Author: Chris Davis at RAL Space.
As scientists we are increasingly required to justify our science in terms of its impact on society, but it is important to make sure that we are not guilty of exaggerating our claim. Last month I was invited to speak at an even organised by Mike Hapgood at the Institution of Engineering and Technology entitled “Solar Storms: Predicting and protecting against geomagnetic storms”, which brought together scientists, engineers and representatives from the space, power, aircraft and maritime industries. I reported on how techniques developed from the STEREO mission were now being applied to operational forecasting with the UK Met Office. The meeting provided many clear examples of the extent to which the Sun and solar wind could affect modern technologies, and presentations from industry on how they were addressing these challenges, but there were also some statements that were contrary to the easy sound-bites that we often hear bandied about in the media. I thought it would be useful to repeat a few of these facts here just so that you are aware of how space weather is regarded within industry.
I have chosen a couple of areas to highlight, and while my potted history of these is mainly from memory, I urge you to seek out the talks and watch them for yourselves. The IET videoed them all and have made them available via their website. These talks are under the year “2012” and channel “Electronics” in the search menu: IET Space Weather talks
The historical perspective
Mike Hapgood gave a historical tour of space weather. In 1859, telegraph disruptions were reported in response to the well-known ‘Carrington’ event . In 1936, telephone and railway signals were affected, while during World War II, space weather events caused radar interference . In 1989 and 2003, power grids were damaged by space weather events and in the 2003 storm the Global Positioning System (GPS) was disrupted. Modern technology is becoming increasingly vulnerable to varied aspects of space weather. As a result, space weather now explicitly mentioned in the UK National Risk Register but there is still much work to be done on understanding/forecasting the risks involved.
The view from the air
Captain Bryn Jones stated that one airline had estimated around £100 million spent in extra fuel as a result of diverting flights away from the polar regions during space weather events. Modern aircraft fly at higher altitudes where the air is thinner but have an increased risk of radiation exposure as a result. Counter-intuitively however, the magnetic shielding afforded by the passage of a CME can actually reduce the flux of energetic particles into the Earth’s atmosphere and aircraft. Increased x-ray flux from solar flares along with CME-induced auroral heating low in the ionosphere increases the absorption of radio waves, resulting in temporary radio blackouts for aircraft, especially on trans-polar routes. It is this loss of communications (along with the increased risk of radiation exposure) that requires aircraft to be routed away from the poles during space weather activity.

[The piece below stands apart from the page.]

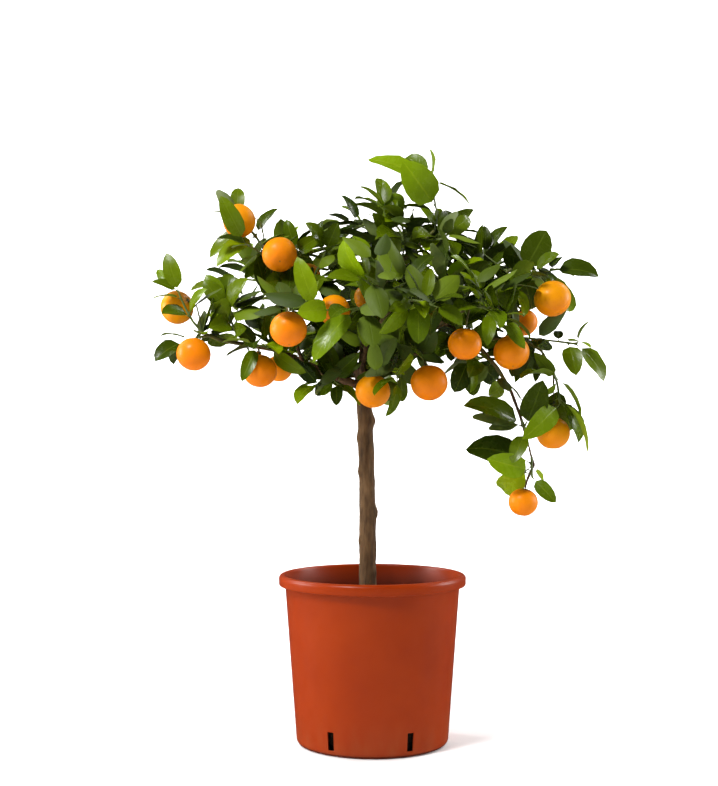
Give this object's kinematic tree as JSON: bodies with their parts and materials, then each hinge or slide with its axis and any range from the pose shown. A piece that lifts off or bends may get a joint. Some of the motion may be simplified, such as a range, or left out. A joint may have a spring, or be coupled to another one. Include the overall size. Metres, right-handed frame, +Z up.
{
  "type": "potted orange tree",
  "caption": "Young standard orange tree with small round fruit and glossy leaves, rooted in compost in a round flared nursery container with drainage slots.",
  "frame": {"origin": "middle of the container's flat foot, on the surface it stands on", "axes": "+Z up along the trunk, -Y towards the side that the open front of the crown faces, +X to the right seen from there"},
  "size_m": [0.4959, 0.398, 0.666],
  "materials": {
    "pot_plastic": "thin terracotta-coloured moulded plastic with a soft sheen",
    "compost": "dark loose damp compost with fibres, matte",
    "bark": "grey-brown finely ridged bark, matte",
    "fruit_peel": "finely pored waxy orange peel",
    "leaves": "glossy waxy leaves, lighter where young, on smooth green twigs"
  },
  "bodies": {
    "root": {"pot": "pot_plastic", "soil": "compost", "trunk_and_limbs": "bark", "fruit_01": "fruit_peel", "fruit_02": "fruit_peel", "fruit_03": "fruit_peel", "fruit_04": "fruit_peel", "fruit_05": "fruit_peel", "fruit_06": "fruit_peel", "fruit_07": "fruit_peel", "fruit_08": "fruit_peel", "fruit_09": "fruit_peel", "fruit_10": "fruit_peel", "fruit_11": "fruit_peel", "fruit_12": "fruit_peel", "fruit_13": "fruit_peel", "fruit_14": "fruit_peel", "fruit_15": "fruit_peel", "fruit_16": "fruit_peel", "fruit_17": "fruit_peel", "fruit_18": "fruit_peel", "fruit_19": "fruit_peel", "fruit_20": "fruit_peel", "fruit_21": "fruit_peel", "shoot_top_leader": "leaves", "shoot_top_left_1": "leaves", "shoot_top_left_2": "leaves", "shoot_top_right_1": "leaves", "shoot_top_right_2": "leaves", "shoot_top_right_3": "leaves", "shoot_right_top": "leaves", "shoot_right_middle": "leaves", "shoot_right_far": "leaves", "shoot_right_low": "leaves", "shoot_droop_middle": "leaves", "shoot_droop_tip": "leaves", "shoot_right_under": "leaves", "shoot_front_right": "leaves", "shoot_front_left": "leaves", "shoot_front_up": "leaves", "shoot_front_down": "leaves", "shoot_centre_low": "leaves", "shoot_trunk_left": "leaves", "shoot_left_tip": "leaves", "shoot_left_end": "leaves", "shoot_left_middle": "leaves", "shoot_left_low": "leaves", "shoot_left_crown": "leaves", "shoot_left_crown_2": "leaves", "shoot_left_crown_3": "leaves", "shoot_left_crown_4": "leaves", "shoot_back_1": "leaves", "shoot_back_2": "leaves", "shoot_back_left_1": "leaves", "shoot_back_left_2": "leaves", "shoot_back_right_1": "leaves", "shoot_back_right_2": "leaves", "shoot_back_top": "leaves", "shoot_back_low": "leaves", "shoot_inner": "leaves"}
  },
  "joints": []
}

If all else fails though, aircraft will communicate with each other over shorter distances to relay information about flight-plans, weather systems etc. Timely intelligence is needed to help the airline industry plan for solar storms. Industry users are in the process of producing a wish-list of forecasting requirements. Ideally, the airlines would like to plan routes 7-days in advance while space weather warnings currently only offer 1-4 days notice.
Keith Ryden from QinetiQ talked about the changing vulnerability of aircraft to space weather events. An aircraft like Concorde was very different from an Airbus A380 which is ‘fly-by-wire’ (in 2008 an A330 aircraft underwent a series of unplanned dives that were thought to be caused by cosmic ray interference with the control systems). Computer models run by QinetiQ suggest that there was a tenfold increase in solar particle radiation at 39,000 feet during the 1989 event and that such levels could reach 1000 times at the same altitude for an event like the Carrington even in 1859, though the effects would be localised. Since a Carrington-like event has not impacted Earth since modern measurements began, dealing with such extremes needs to be part of a risk management plan.

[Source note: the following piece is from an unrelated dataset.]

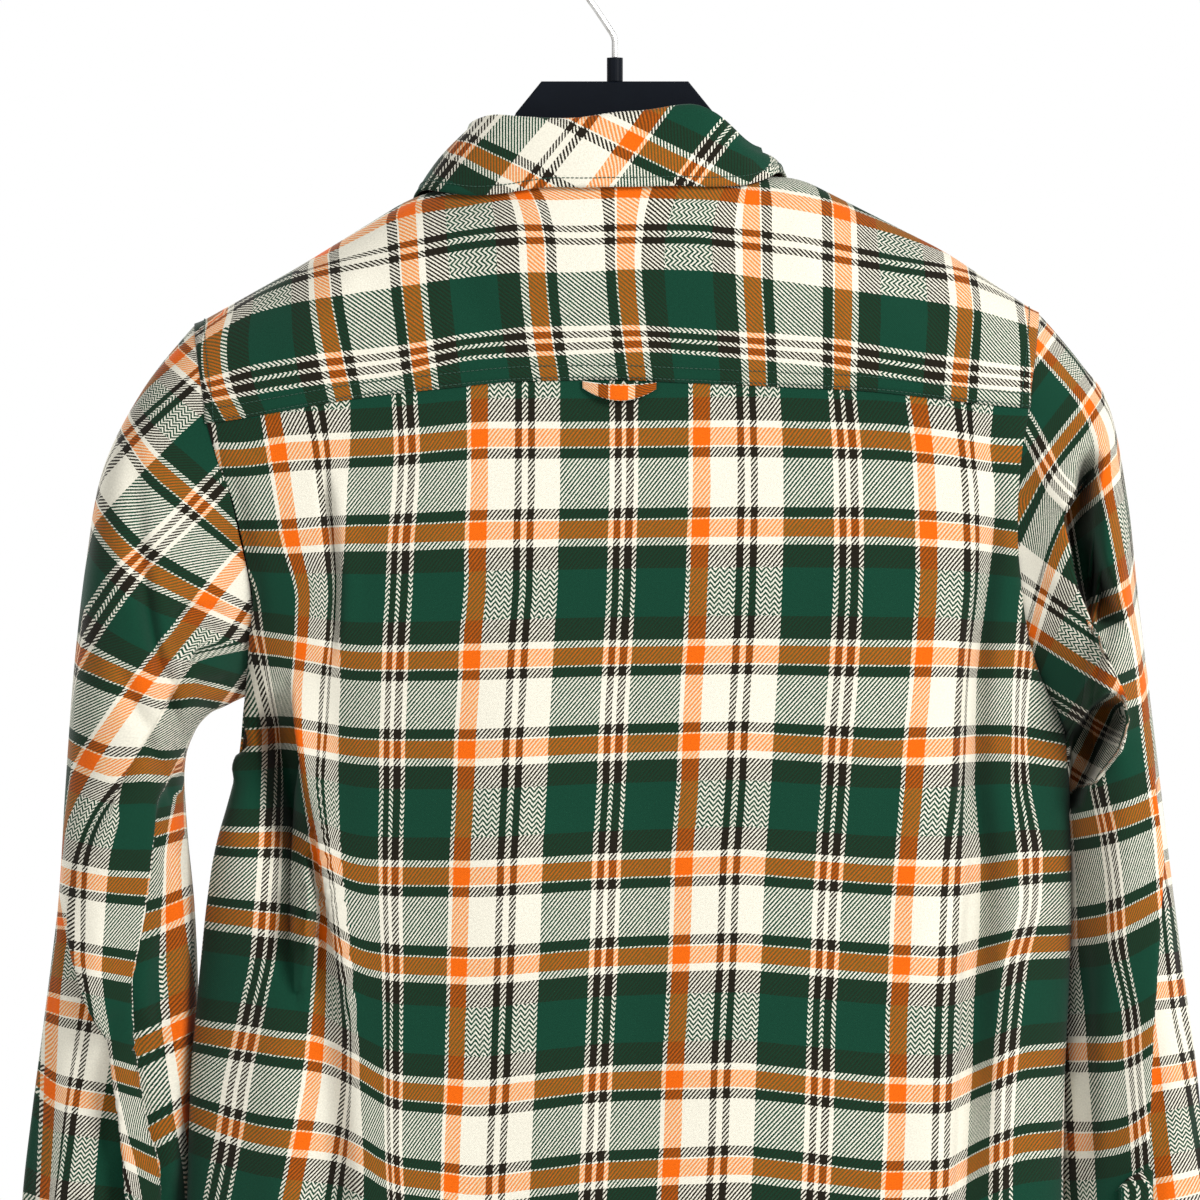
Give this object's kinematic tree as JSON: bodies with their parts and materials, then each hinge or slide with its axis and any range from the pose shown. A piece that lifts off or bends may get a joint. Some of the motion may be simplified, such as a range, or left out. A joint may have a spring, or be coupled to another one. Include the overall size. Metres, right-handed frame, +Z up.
{
  "type": "flannel shirt on a hanger",
  "caption": "Long-sleeved checked flannel shirt with a yoke, turned-down collar and locker loop, buttoned and hung on a plastic hanger with a steel hook.",
  "frame": {"origin": "inner top of the hook, where a rail bears", "axes": "+Z up, -Y towards the shirt's front, +X towards the wearer's left"},
  "size_m": [0.6974, 0.1338, 0.9085],
  "materials": {
    "back": "brushed cotton flannel, woven check",
    "yoke": "brushed cotton flannel, woven check",
    "front_left": "brushed cotton flannel, woven check",
    "front_right": "brushed cotton flannel, woven check",
    "front_placket": "brushed cotton flannel, woven check",
    "collar_leaf": "brushed cotton flannel, woven check",
    "collar_stand": "brushed cotton flannel, woven check",
    "locker_loop": "brushed cotton flannel, woven check",
    "sleeve_left": "brushed cotton flannel, woven check",
    "sleeve_right": "brushed cotton flannel, woven check",
    "cuff_left": "brushed cotton flannel, woven check",
    "cuff_right": "brushed cotton flannel, woven check",
    "sleeve_placket_left": "brushed cotton flannel, woven check",
    "sleeve_placket_right": "brushed cotton flannel, woven check",
    "collar_button": "four-hole shirt button",
    "front_button_1": "four-hole shirt button",
    "front_button_2": "four-hole shirt button",
    "front_button_3": "four-hole shirt button",
    "front_button_4": "four-hole shirt button",
    "front_button_5": "four-hole shirt button",
    "front_button_6": "four-hole shirt button",
    "front_button_7": "four-hole shirt button",
    "cuff_button_left": "four-hole shirt button",
    "cuff_button_right": "four-hole shirt button",
    "hanger": "moulded",
    "hanger_boss": "moulded",
    "hook": "plated wire"
  },
  "bodies": {
    "root": {"back": "back", "yoke": "yoke", "front_left": "front_left", "front_right": "front_right", "front_placket": "front_placket", "collar_leaf": "collar_leaf", "collar_stand": "collar_stand", "locker_loop": "locker_loop", "sleeve_left": "sleeve_left", "sleeve_right": "sleeve_right", "cuff_left": "cuff_left", "cuff_right": "cuff_right", "sleeve_placket_left": "sleeve_placket_left", "sleeve_placket_right": "sleeve_placket_right", "collar_button": "collar_button", "front_button_1": "front_button_1", "front_button_2": "front_button_2", "front_button_3": "front_button_3", "front_button_4": "front_button_4", "front_button_5": "front_button_5", "front_button_6": "front_button_6", "front_button_7": "front_button_7", "cuff_button_left": "cuff_button_left", "cuff_button_right": "cuff_button_right", "hanger": "hanger", "hanger_boss": "hanger_boss", "hook": "hook"}
  },
  "joints": []
}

Early days for space weather forecasting
Paul Cannon spoke of a report that is currently being prepared by the Royal Academy of Engineering on the potential impact of space weather on the UK. This report, focusing on engineering, will be published early in 2013. One highlight from the report that he shared ahead of publication is that the UK mobile phone network is less vulnerable to the effects of space weather than its US counterpart because the UK system does not rely on the Global Positioning System (GPS) for timing information. Increased absorption and scintillation of the GPS signal is known to occur when the ionosphere is perturbed by space weather events. The report concludes that a mixture of forecasting and engineering solutions will be required to mitigate the impacts of space weather but forecasting is not mature and more work is needed.
As if to confirm this, Mark Dickinson reported that despite subscribing to space weather forecasts (such as those distributed by NOAA’s Space Weather Prediction Service) , in 170+ operational years in space Inmarsat operators have not taken any action as a result of a space weather report. They are not accurate enough to be worth the risk. Space weather forecasts are instead used for providing contextual information and post-event analysis.
The meeting concluded with a panel discussion during which Richard Horne made a plea for the various industries represented at the meeting to provide input to the research council science strategies such as the STFC Programmatic review. I hope that this joined-up meeting leads to some joined-up collaboration between the research and industrial communities.
- Severe Space Weather Events – Understanding Societal and Economic Impacts: A workshop report (2008), National Academies Press.